バイオリン職人、受け継がれる匠の技
リディア・ホー(Lydia Ho)が今回の撮影で手にしていたのは「ライカM11」。2021年9月、彼女はバイオリン製作家であるタン・チン・セン(Tan Chin Seng)を訪ね、クアラルンプールにあるアトリエで作業する様子を観察します。自らも楽器を演奏するリディアは、すぐにその手先の器用さに感銘を受け、アトリエの落ち着いた照明を巧みに利用して繊細なイメージを捉えました。インタビューの中でリディアは、写真を撮ることがいかに絵画や他の芸術形式とつながりがあるか、美的感覚をどのように落とし込むのか、そして楽器を演奏することと写真を撮ることが密接に関係しているという彼女の哲学について語ってくれました。
今回バイオリン製作家のタン・チン・センとその職人技をテーマにした理由は何でしょうか?
写真を通じて職人を探究する中で、私は彼らが作り出す奥深い世界に没頭しています。すべては、徹底したリサーチ、工芸品が持つニュアンスの理解、そして芸術をかたちづくる道具や技術を理解することから始まります。作業する手先、使い込まれた道具、原材料が芸術作品へと変わるプロセスといった、ものづくりの奥深くにある細部にフォーカスしています。写真には完成作品にかけられた魔法が宿っており、ものづくりのストーリーを紡ぎ、職人の心と魂を表現してくれるのです。
撮りたいものは何なのでしょうか?
突き詰めると、私にとって写真は探究の旅であり、工芸品の外観だけではなく、職人が作品に注ぎ込む奥深い美しさ、感情、人間性を写し出しています。レンズを通して、芸術に命を吹き込む手と心を持つ職人たちへのより深い畏敬の念を呼び起こすような写真を目指しています。
弦楽器製作家とその仕事について教えてください。
タン・チン・センは、マレーシアのクアラルンプールを拠点とする著名なバイオリン製作家です。彼が手がけたバイオリンはイタリアの弦楽器製作芸術協会「ANLAI」が主催する国際バイオリン製作コンクールで受賞するなど国際的な評価を得ており、卓越したクオリティを誇ります。称賛を得ているだけではなく、同氏は次世代の育成にも力をいれています。彼は惜しみなく自身の技術と知識を共有し、弟子を受け入れ、情熱あふれる熟練職人の手によってバイオリンづくりという芸術が今後も繁栄し続けるように取り組んでいるのです。

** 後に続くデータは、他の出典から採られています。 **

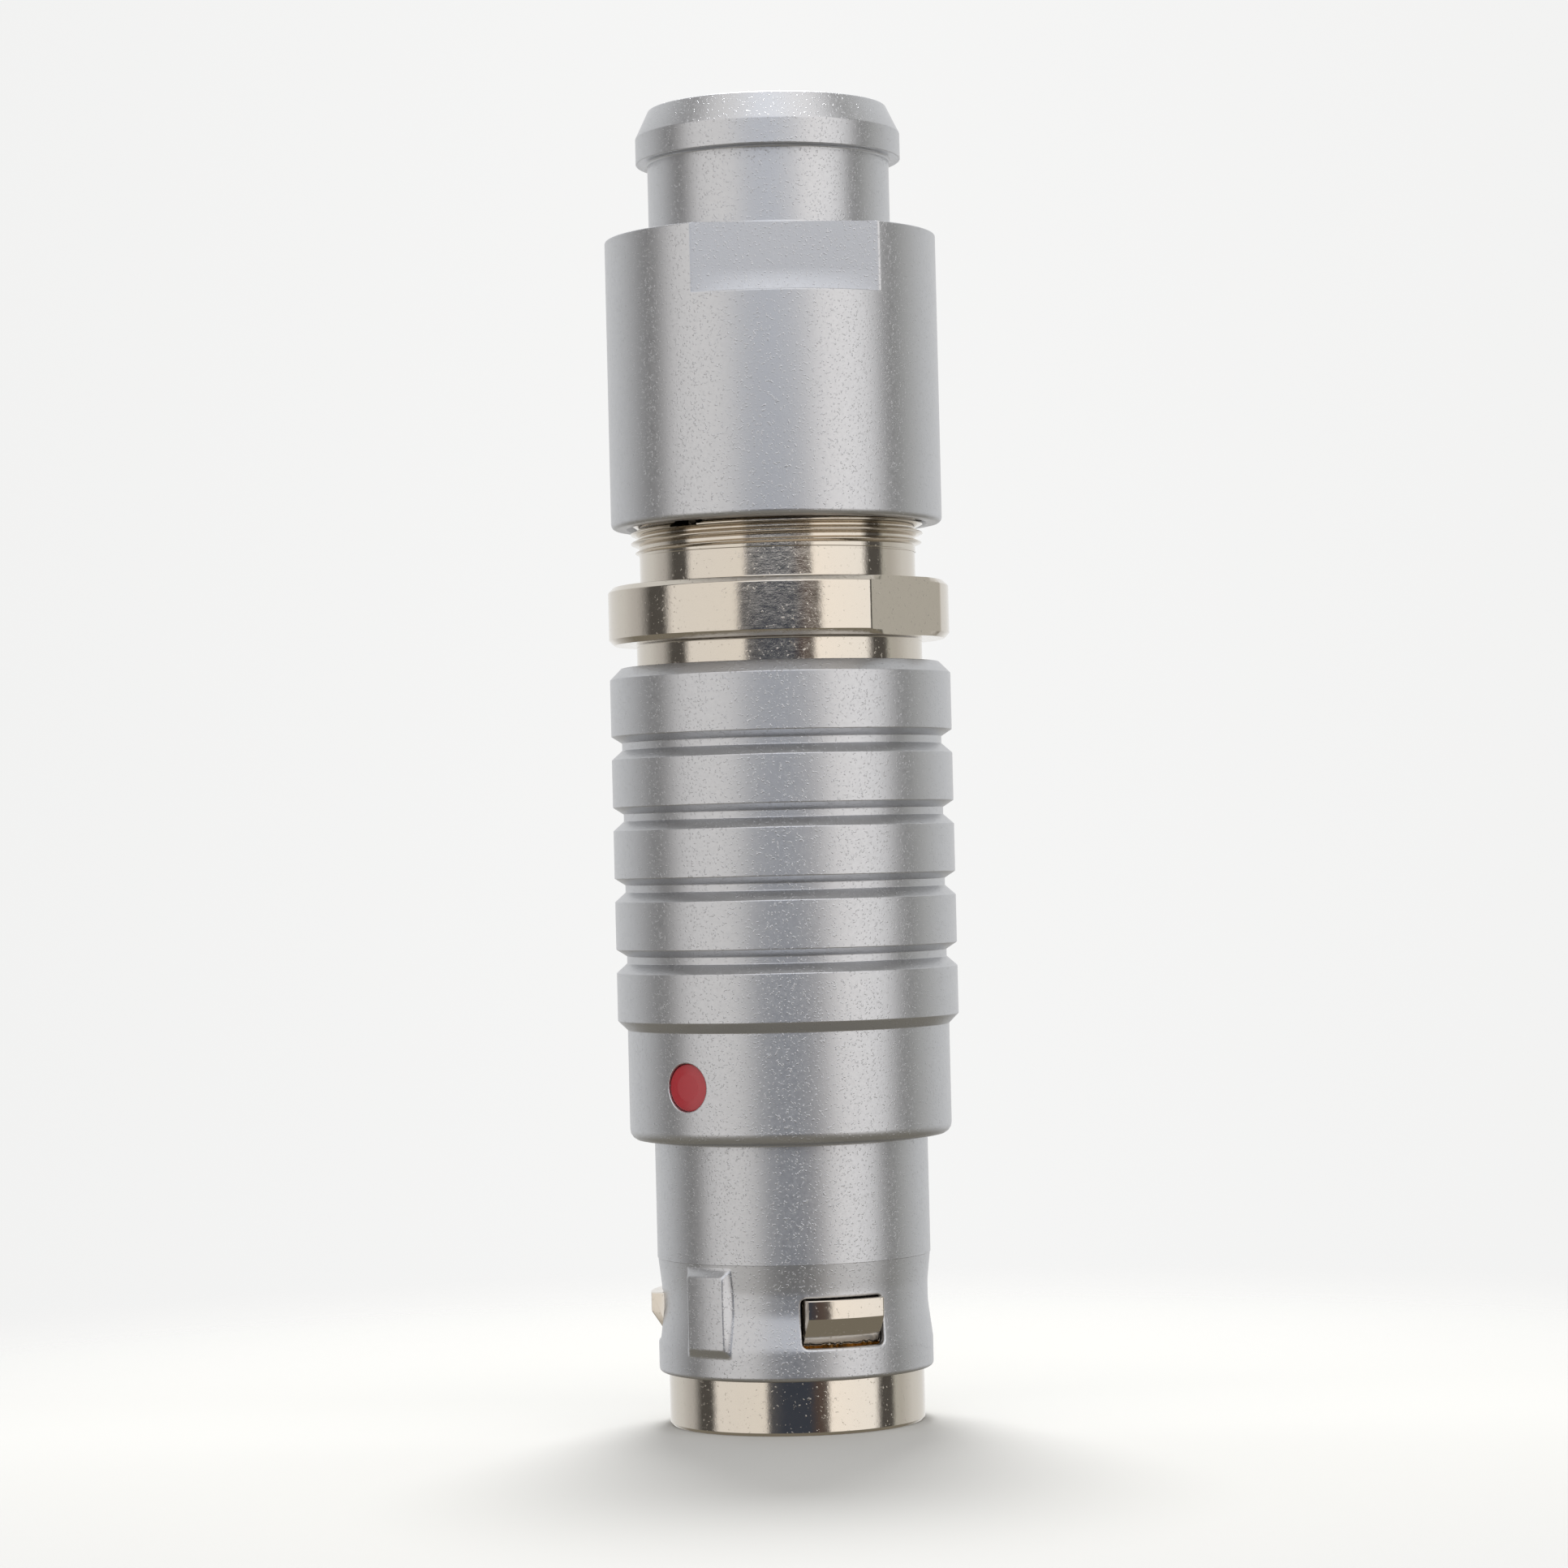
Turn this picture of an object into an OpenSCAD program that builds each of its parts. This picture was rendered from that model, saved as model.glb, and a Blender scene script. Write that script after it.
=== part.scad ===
// Circular push-pull plug for a cable. A keyed outer shell slides over a latch sleeve, whose sprung
// latches hold the plug in its socket, and a collet nut on the back grips the cable.
// The plug stands on its mating end and +Z runs towards the cable, with the origin on the axis at
// the mating face. The key and the index dot face -Y. Lengths are in millimetres.

/* [Fits] */
// Radial clearance of every sliding or turning fit
slide_gap = 0.06; // [0.04:0.01:0.09]
// Clearance between pieces that are assembled and then stay put
seat_gap = 0.02; // [0.01:0.01:0.03]
// Radial clearance of every thread, crest to root
thread_gap = 0.05; // [0.03:0.01:0.09]

/* [Latch sleeve] */
// Outside diameter of the latch sleeve
sleeve_d = 13.44; // [13.2:0.02:13.8]
// Wall of the latch sleeve and its latches
sleeve_wall = 0.67; // [0.6:0.01:0.75]
// Length of sleeve that shows ahead of the shell
tip_len = 2.83; // [2.4:0.01:3.4]
// Length of the undercut behind the ground tip
undercut_len = 0.6; // [0.55:0.05:0.8]
// Depth of that undercut
undercut_depth = 0.2; // [0.1:0.02:0.25]
// Chamfer on the front edge of the sleeve
tip_chamfer = 0.35; // [0.2:0.05:0.4]
// Rise of the sleeve's guide land, which fills the wide bore of the shell
land_rise = 0.82; // [0.75:0.01:0.9]
// Length of the guide land
land_len = 5.5; // [4.5:0.1:6.5]
// Length of the thread that joins the sleeve to the adapter
joint_len = 9.5; // [8:0.1:11]
// Wall of the sleeve under that thread
joint_wall = 0.55; // [0.5:0.01:0.6]
// Distance from the latch roots back to the lip that stops the carrier
lip_set = 0.3; // [0.2:0.05:0.5]
// Length of that lip
lip_len = 0.6; // [0.4:0.05:0.8]

/* [Latches] */
// Width of each latch
latch_w = 4.2; // [3.8:0.1:4.4]
// Free length of each latch, from its sawn front end to its root
latch_len = 9.8; // [9.5:0.1:10.2]
// Height of each hook above the nose
hook_rise = 0.4; // [0.3:0.05:0.45]
// Length of the flat crest of each hook
crest_len = 0.97; // [0.8:0.01:1.2]
// Slope of the ramp ahead of each crest, in degrees
ramp_angle = 33; // [32:1:36]
// Width of the saw cut ahead of each latch
saw_cut = 0.3; // [0.2:0.05:0.4]
// Clearance at each side of a latch
latch_side_gap = 0.05; // [0.04:0.01:0.08]
// Clearance between a hook's back face and the rear edge of its window
hook_gap = 0.05; // [0.03:0.01:0.08]
// Distance from the front edge of a window to the end of its latch
end_gap = 0.2; // [0.1:0.05:0.25]

/* [Outer shell] */
// Wall of the nose over the latch sleeve
nose_wall = 0.42; // [0.38:0.01:0.5]
// Length of the nose, from its front edge to the collar
nose_len = 12.17; // [11.8:0.01:12.6]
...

カメラとバイオリン、製作において共通点はあるでしょうか?
どちらにも、精密さ、細部へのこだわり、そして外観と機能のバランスが求められます。熟練した職人が、材料を慎重に選び、手作業にこだわり、伝統と革新を融合し、作品に芸術的な表現を加えます。カメラを作るにしてもバイオリンを作るにしても、どちらのプロセスにも必要となる職人技は、人間の創造性と専門技術の証であり、それぞれ独自の方法で表現しています。
ご自身も楽器を演奏しますか?カメラで撮影するのとどんな類似点があるでしょうか?
どちらの分野も、結果を得るためには、熱心に練習し、複雑な技術を理解し、身体に覚えさせることが必要です。ピアニストでありヴォーカリストでもある私にとって、音楽と写真はどちらも技術的な側面を超えて芸術的表現の強力な手段であると考えています。技術と芸術がシームレスに統合されることで、感情を伝えたり、ストーリーテリングを展開したり、観客と意味のあるつながりを築くことができます。
このプロジェクトをご覧になる人に何を感じ取ってもらいたいですか? 何か意図があれば教えてください。
今回のプロジェクトは、マレーシア在住で国際コンクール受賞歴のあるバイオリン製作家の卓越した職人技を中心にストーリーが展開します。バイオリン職人が珍しいこの国で、彼の取り組みに込められた情熱と決意を明らかにしようとしました。一連の美しく芸術的な写真を通じて、技術的な側面だけでなく、職人の作品への愛情に対する深い畏敬の念を感じてもらえたらと思います。
写真撮影にも共通することはあるでしょうか。
どの写真も、職人の熱意と細部へのこだわり、原材料を調和のとれた逸品へと変えるために必要な緻密さと技術を表現しています。このような職人技の存在が予想できないような環境でも、すばらしい芸術の形があるということを讃えているのです。ビジュアルストーリーテリングを通じて、このプロジェクトは、マレーシアにおける工芸品の希少性と美しさを伝え、情熱、決意、職人技が交差する魅力的な視点を提供したいと思っています。